__Material to process__
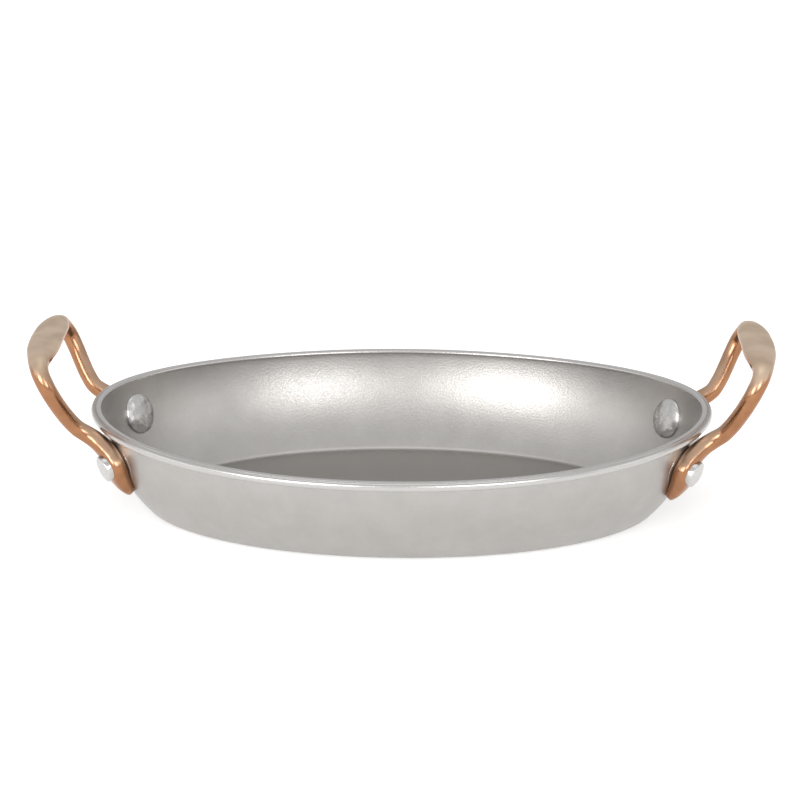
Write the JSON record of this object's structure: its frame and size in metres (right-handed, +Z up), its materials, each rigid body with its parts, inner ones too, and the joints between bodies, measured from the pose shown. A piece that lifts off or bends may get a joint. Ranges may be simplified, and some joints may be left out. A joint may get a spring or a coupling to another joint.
{
  "type": "oval serving dish",
  "caption": "Oval drawn-steel serving dish with sloping sides, a rolled rim and a riveted copper-coloured loop handle at each end.",
  "frame": {"origin": "middle of the flat base, on the surface the dish stands on", "axes": "+X along the long axis towards the right handle, +Y across the dish to the rear, +Z up"},
  "size_m": [0.2856, 0.1588, 0.0685],
  "materials": {
    "steel_sheet": "stone-washed satin stainless steel",
    "copper_casting": "copper-coloured, polished legs and a paler satin grip",
    "rivet_steel": "bright hammered steel rivet heads"
  },
  "bodies": {
    "root": {"dish_body": "steel_sheet", "handle_left": "copper_casting", "handle_right": "copper_casting", "rivet_left_front": "rivet_steel", "rivet_left_rear": "rivet_steel", "rivet_right_front": "rivet_steel", "rivet_right_rear": "rivet_steel"}
  },
  "joints": []
}
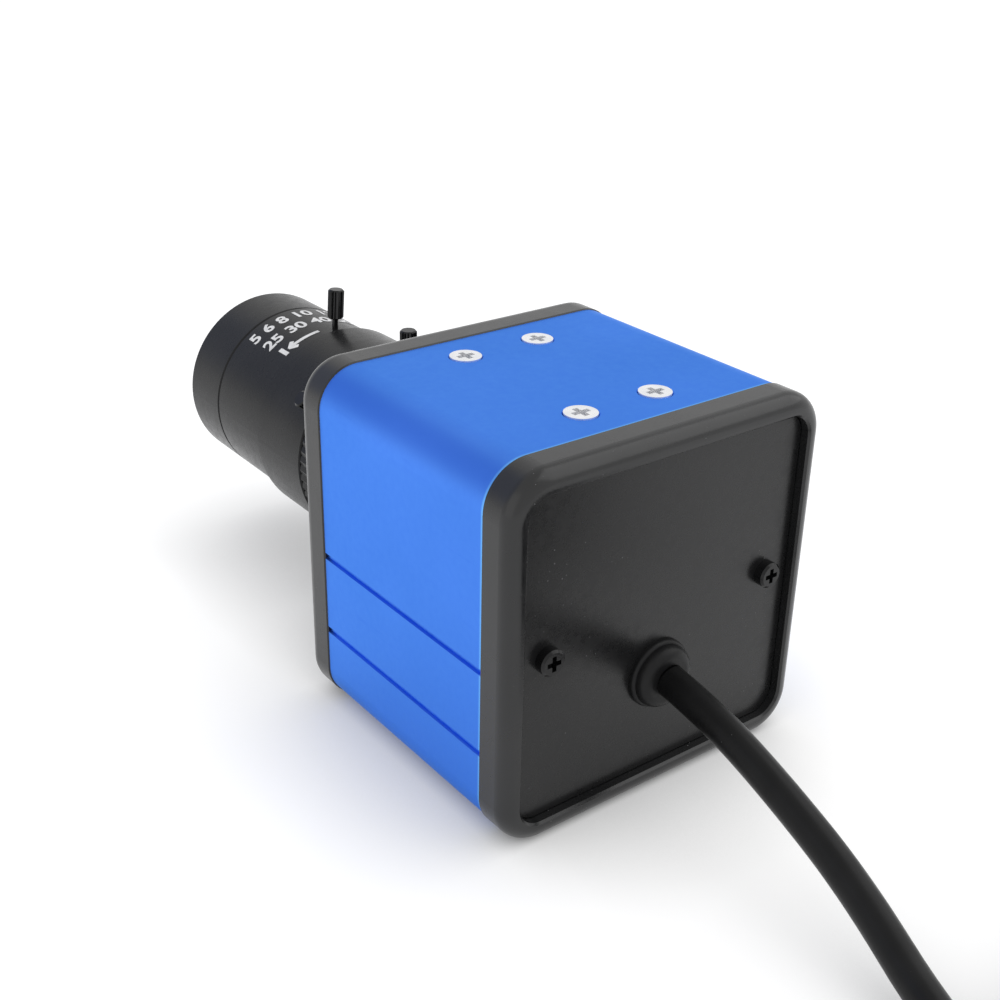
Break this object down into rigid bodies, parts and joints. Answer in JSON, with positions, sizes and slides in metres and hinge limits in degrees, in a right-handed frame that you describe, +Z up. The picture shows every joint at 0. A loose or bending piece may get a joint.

__Goal__
Go through the listing and print each line exactly as it appears.

__Solution to the problem__
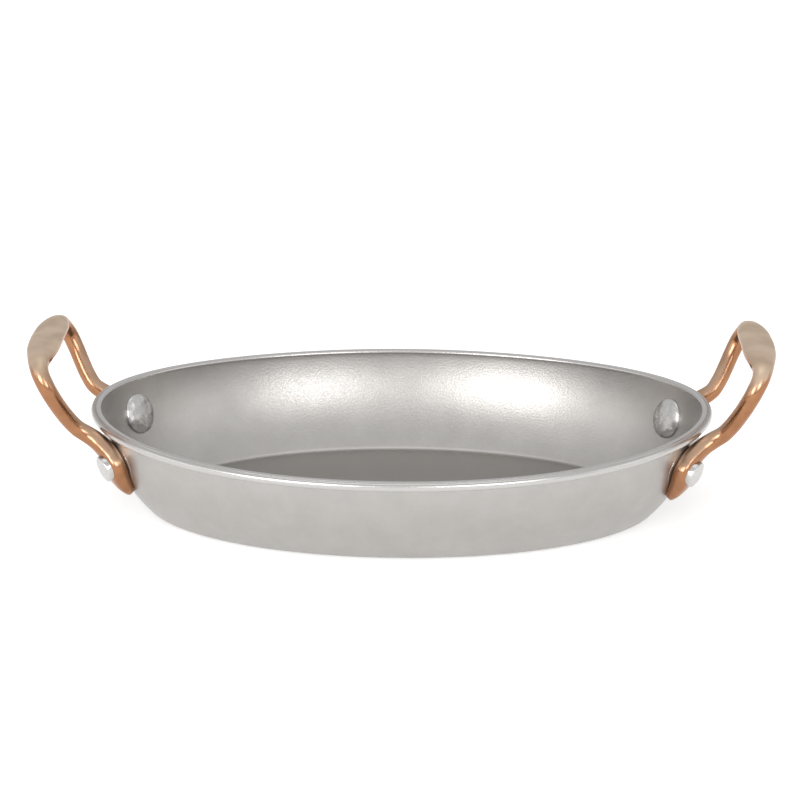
Write the JSON record of this object's structure: its frame and size in metres (right-handed, +Z up), its materials, each rigid body with its parts, inner ones too, and the joints between bodies, measured from the pose shown. A piece that lifts off or bends may get a joint. Ranges may be simplified, and some joints may be left out. A joint may get a spring or a coupling to another joint.
{
  "type": "oval serving dish",
  "caption": "Oval drawn-steel serving dish with sloping sides, a rolled rim and a riveted copper-coloured loop handle at each end.",
  "frame": {"origin": "middle of the flat base, on the surface the dish stands on", "axes": "+X along the long axis towards the right handle, +Y across the dish to the rear, +Z up"},
  "size_m": [0.2856, 0.1588, 0.0685],
  "materials": {
    "steel_sheet": "stone-washed satin stainless steel",
    "copper_casting": "copper-coloured, polished legs and a paler satin grip",
    "rivet_steel": "bright hammered steel rivet heads"
  },
  "bodies": {
    "root": {"dish_body": "steel_sheet", "handle_left": "copper_casting", "handle_right": "copper_casting", "rivet_left_front": "rivet_steel", "rivet_left_rear": "rivet_steel", "rivet_right_front": "rivet_steel", "rivet_right_rear": "rivet_steel"}
  },
  "joints": []
}
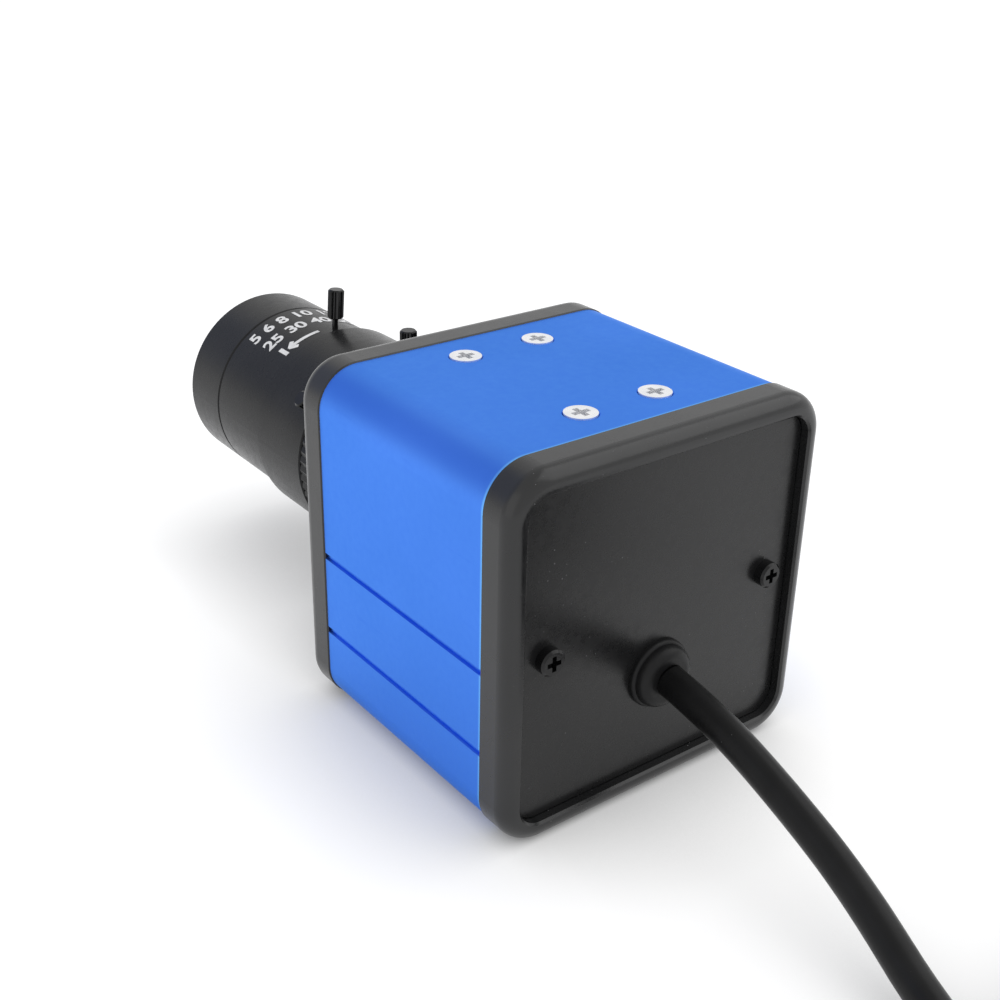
Break this object down into rigid bodies, parts and joints. Answer in JSON, with positions, sizes and slides in metres and hinge limits in degrees, in a right-handed frame that you describe, +Z up. The picture shows every joint at 0. A loose or bending piece may get a joint.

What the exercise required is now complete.